--- Start of Data to process ---
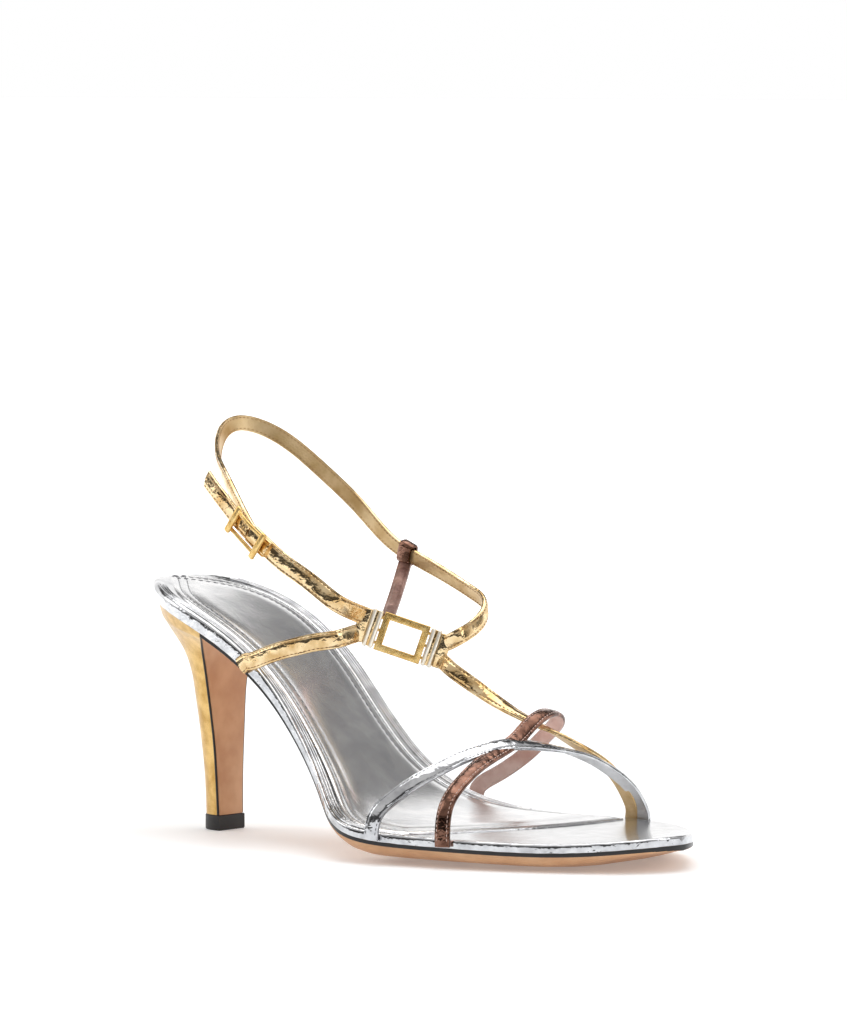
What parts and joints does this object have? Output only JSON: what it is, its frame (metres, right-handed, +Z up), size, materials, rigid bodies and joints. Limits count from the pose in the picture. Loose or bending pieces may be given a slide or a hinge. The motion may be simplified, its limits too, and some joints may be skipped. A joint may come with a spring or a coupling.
{
  "type": "strappy heeled sandal",
  "caption": "Right strappy high-heeled sandal in silver, gold and bronze foil leather, with an ankle sling, a buckle and an open rectangular link.",
  "frame": {"origin": "middle of the underside of the whole shoe's bounding box, on the floor", "axes": "+X towards the toe, +Y towards the inner (medial) side of the foot, +Z up from the floor"},
  "size_m": [0.1998, 0.089, 0.1249],
  "materials": {
    "silver_foil_leather": "mirror foil",
    "silver_satin_leather": "satin",
    "tan_sole_leather": "smooth",
    "gold_foil_heel": "foil",
    "black_rubber": "matte",
    "foil_leather_straps": "mirror foil",
    "gold_foil_leather": "mirror foil",
    "bronze_foil_leather": "foil",
    "gold_plated_brass": "brushed"
  },
  "bodies": {
    "root": {"insole_board": "silver_foil_leather", "sock": "silver_satin_leather", "outsole": "tan_sole_leather", "heel": "gold_foil_heel", "top_piece": "black_rubber", "upper": "foil_leather_straps", "side_strap": "gold_foil_leather", "keeper_strap": "bronze_foil_leather", "link": "gold_plated_brass", "buckle": "gold_plated_brass"}
  },
  "joints": []
}
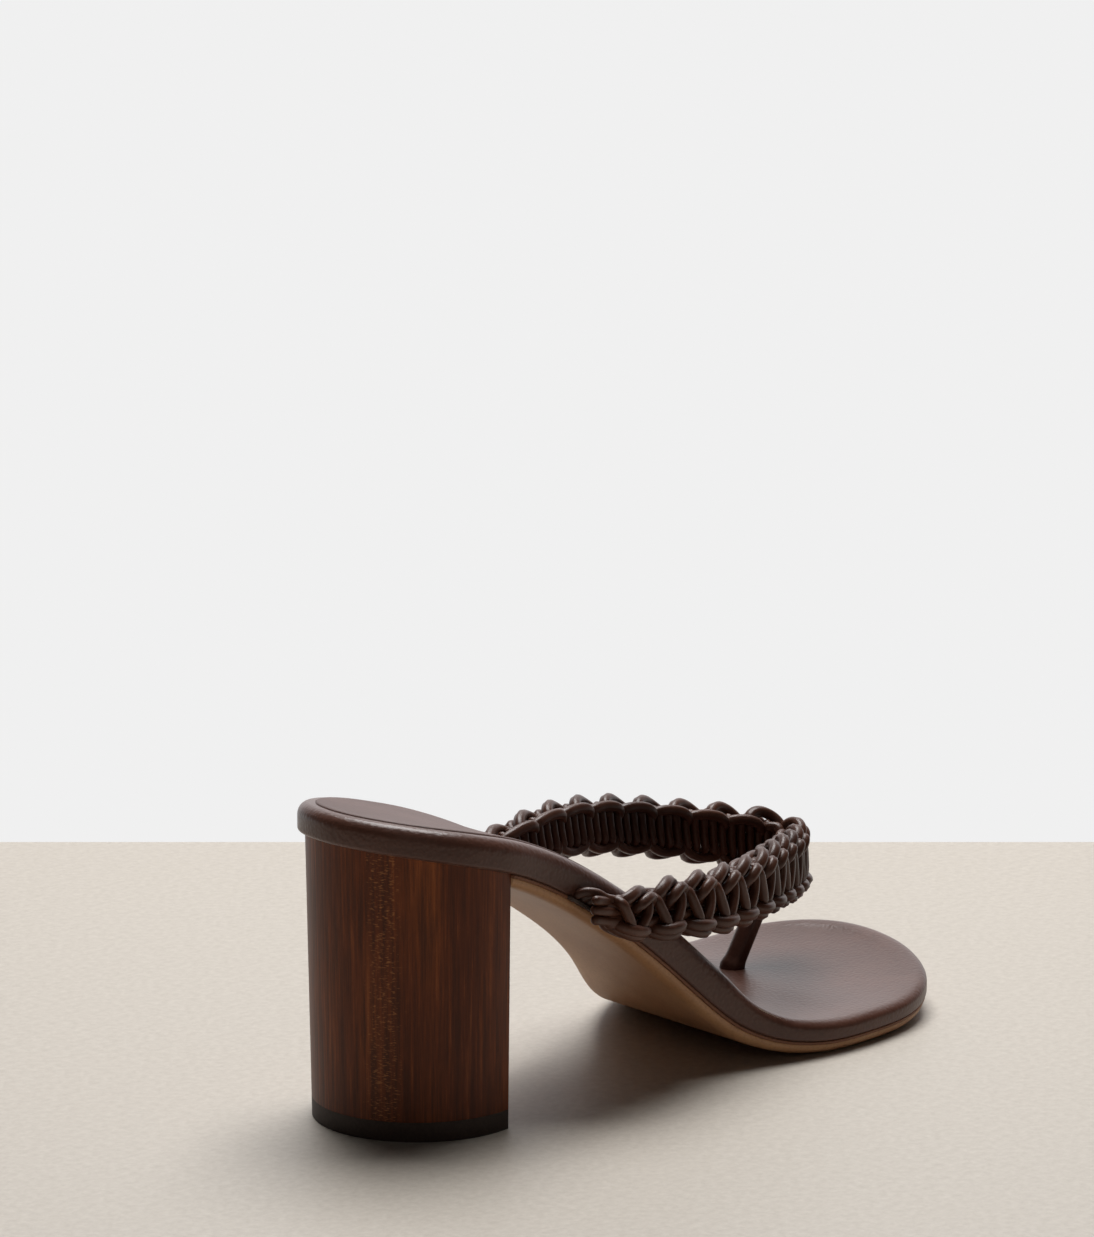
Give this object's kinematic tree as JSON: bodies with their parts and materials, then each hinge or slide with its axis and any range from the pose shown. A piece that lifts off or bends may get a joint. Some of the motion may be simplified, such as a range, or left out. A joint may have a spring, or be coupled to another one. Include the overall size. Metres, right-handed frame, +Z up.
{
  "type": "flip flop",
  "caption": "Block-heel thong sandal for the right foot: wrapped footbed, leather sole, round wooden heel, and a macrame cord strap meeting a toe post.",
  "frame": {"origin": "on the ground, in the middle of the heel round, on the face of the heel top piece", "axes": "+X towards the toe, +Y towards the inner (big toe) side of the foot, +Z up"},
  "size_m": [0.2184, 0.0887, 0.0818],
  "materials": {
    "stained_wood": "semi-gloss",
    "dark_rubber": "matt",
    "brown_leather": "satin",
    "tan_leather": "satin",
    "edge_leather": "matt",
    "lining_leather": "satin",
    "cord_leather": "satin",
    "fibre_board": "matt",
    "spring_steel": "brushed",
    "foam": "matt",
    "plastic_dowel": "matt",
    "webbing": "matt"
  },
  "bodies": {
    "root": {"heel_block": "stained_wood", "heel_top_piece": "dark_rubber", "top_piece_dowels": "plastic_dowel", "heel_screw": "spring_steel", "heel_nails": "spring_steel", "outsole": "tan_leather", "runner": "edge_leather", "insole_board": "fibre_board", "shank_board": "fibre_board", "steel_shank": "spring_steel", "shank_rivets": "spring_steel", "footbed_foam": "foam", "footbed_cover": "brown_leather", "sock_lining": "lining_leather", "toe_post_core": "cord_leather", "toe_post_sleeve": "brown_leather", "toe_post_anchor": "webbing", "toe_post_loop": "brown_leather", "strap_filler_cords": "cord_leather", "strap_upper_cord": "cord_leather", "strap_lower_cord": "cord_leather", "outer_tail_cords": "cord_leather", "inner_tail_cords": "cord_leather", "outer_anchor_tab": "webbing", "inner_anchor_tab": "webbing"}
  },
  "joints": []
}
--- End of Data to process ---
| Written exercise |
Go through the listing and print each line exactly as it appears.

| Worked solution |
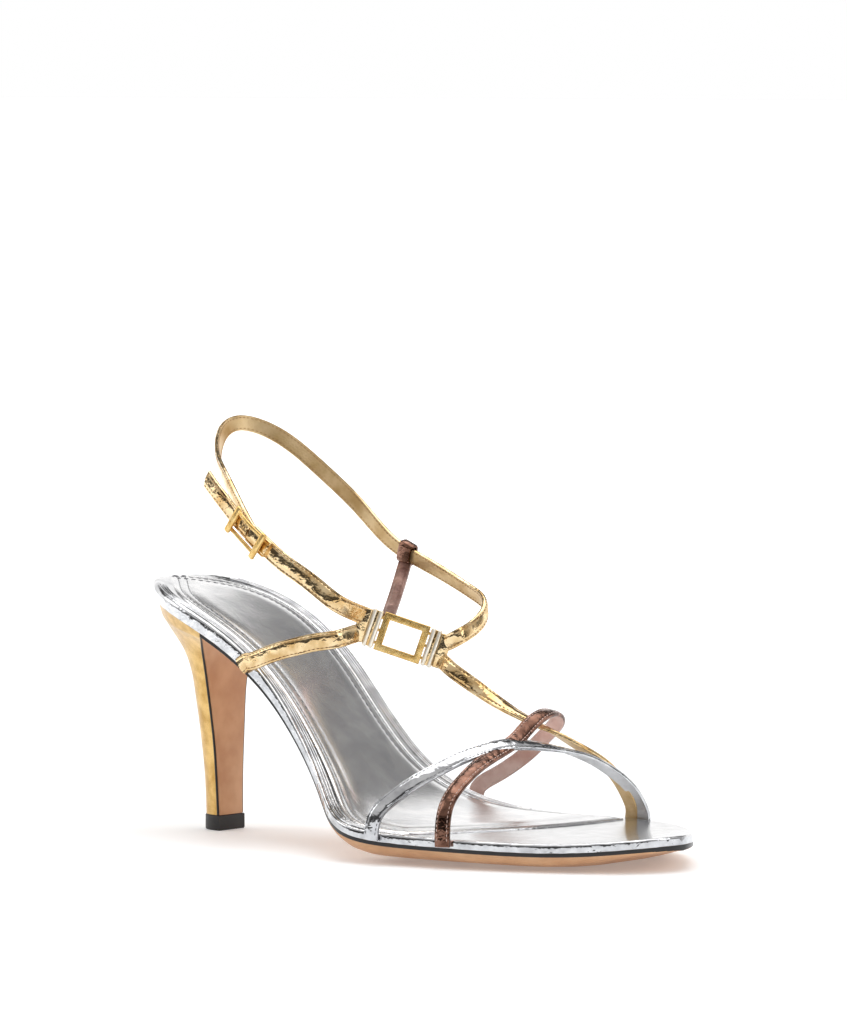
What parts and joints does this object have? Output only JSON: what it is, its frame (metres, right-handed, +Z up), size, materials, rigid bodies and joints. Limits count from the pose in the picture. Loose or bending pieces may be given a slide or a hinge. The motion may be simplified, its limits too, and some joints may be skipped. A joint may come with a spring or a coupling.
{
  "type": "strappy heeled sandal",
  "caption": "Right strappy high-heeled sandal in silver, gold and bronze foil leather, with an ankle sling, a buckle and an open rectangular link.",
  "frame": {"origin": "middle of the underside of the whole shoe's bounding box, on the floor", "axes": "+X towards the toe, +Y towards the inner (medial) side of the foot, +Z up from the floor"},
  "size_m": [0.1998, 0.089, 0.1249],
  "materials": {
    "silver_foil_leather": "mirror foil",
    "silver_satin_leather": "satin",
    "tan_sole_leather": "smooth",
    "gold_foil_heel": "foil",
    "black_rubber": "matte",
    "foil_leather_straps": "mirror foil",
    "gold_foil_leather": "mirror foil",
    "bronze_foil_leather": "foil",
    "gold_plated_brass": "brushed"
  },
  "bodies": {
    "root": {"insole_board": "silver_foil_leather", "sock": "silver_satin_leather", "outsole": "tan_sole_leather", "heel": "gold_foil_heel", "top_piece": "black_rubber", "upper": "foil_leather_straps", "side_strap": "gold_foil_leather", "keeper_strap": "bronze_foil_leather", "link": "gold_plated_brass", "buckle": "gold_plated_brass"}
  },
  "joints": []
}
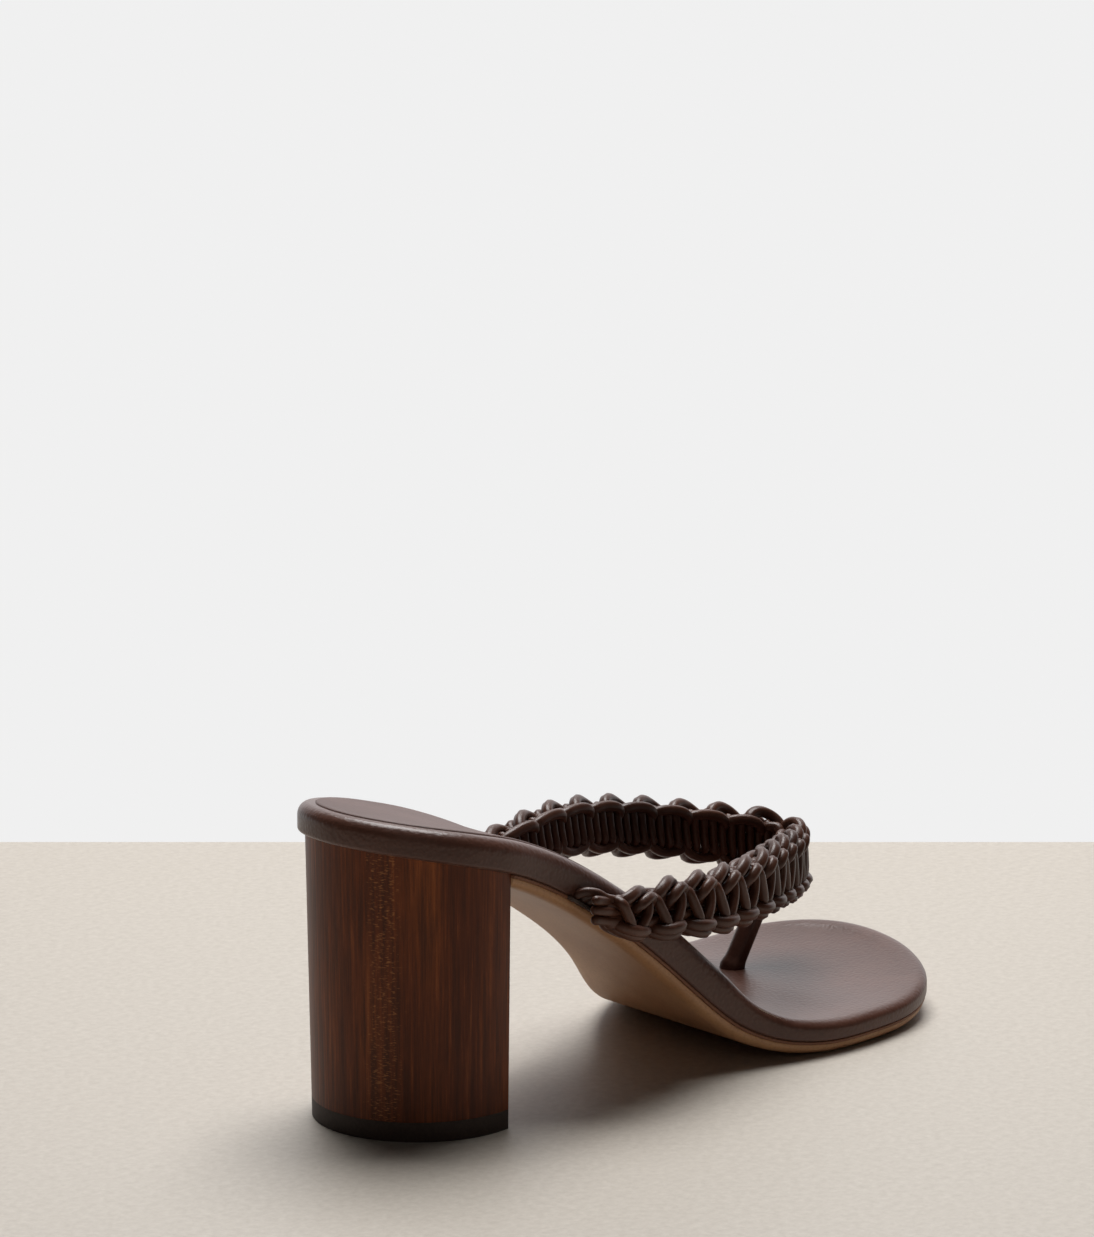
Give this object's kinematic tree as JSON: bodies with their parts and materials, then each hinge or slide with its axis and any range from the pose shown. A piece that lifts off or bends may get a joint. Some of the motion may be simplified, such as a range, or left out. A joint may have a spring, or be coupled to another one. Include the overall size. Metres, right-handed frame, +Z up.
{
  "type": "flip flop",
  "caption": "Block-heel thong sandal for the right foot: wrapped footbed, leather sole, round wooden heel, and a macrame cord strap meeting a toe post.",
  "frame": {"origin": "on the ground, in the middle of the heel round, on the face of the heel top piece", "axes": "+X towards the toe, +Y towards the inner (big toe) side of the foot, +Z up"},
  "size_m": [0.2184, 0.0887, 0.0818],
  "materials": {
    "stained_wood": "semi-gloss",
    "dark_rubber": "matt",
    "brown_leather": "satin",
    "tan_leather": "satin",
    "edge_leather": "matt",
    "lining_leather": "satin",
    "cord_leather": "satin",
    "fibre_board": "matt",
    "spring_steel": "brushed",
    "foam": "matt",
    "plastic_dowel": "matt",
    "webbing": "matt"
  },
  "bodies": {
    "root": {"heel_block": "stained_wood", "heel_top_piece": "dark_rubber", "top_piece_dowels": "plastic_dowel", "heel_screw": "spring_steel", "heel_nails": "spring_steel", "outsole": "tan_leather", "runner": "edge_leather", "insole_board": "fibre_board", "shank_board": "fibre_board", "steel_shank": "spring_steel", "shank_rivets": "spring_steel", "footbed_foam": "foam", "footbed_cover": "brown_leather", "sock_lining": "lining_leather", "toe_post_core": "cord_leather", "toe_post_sleeve": "brown_leather", "toe_post_anchor": "webbing", "toe_post_loop": "brown_leather", "strap_filler_cords": "cord_leather", "strap_upper_cord": "cord_leather", "strap_lower_cord": "cord_leather", "outer_tail_cords": "cord_leather", "inner_tail_cords": "cord_leather", "outer_anchor_tab": "webbing", "inner_anchor_tab": "webbing"}
  },
  "joints": []
}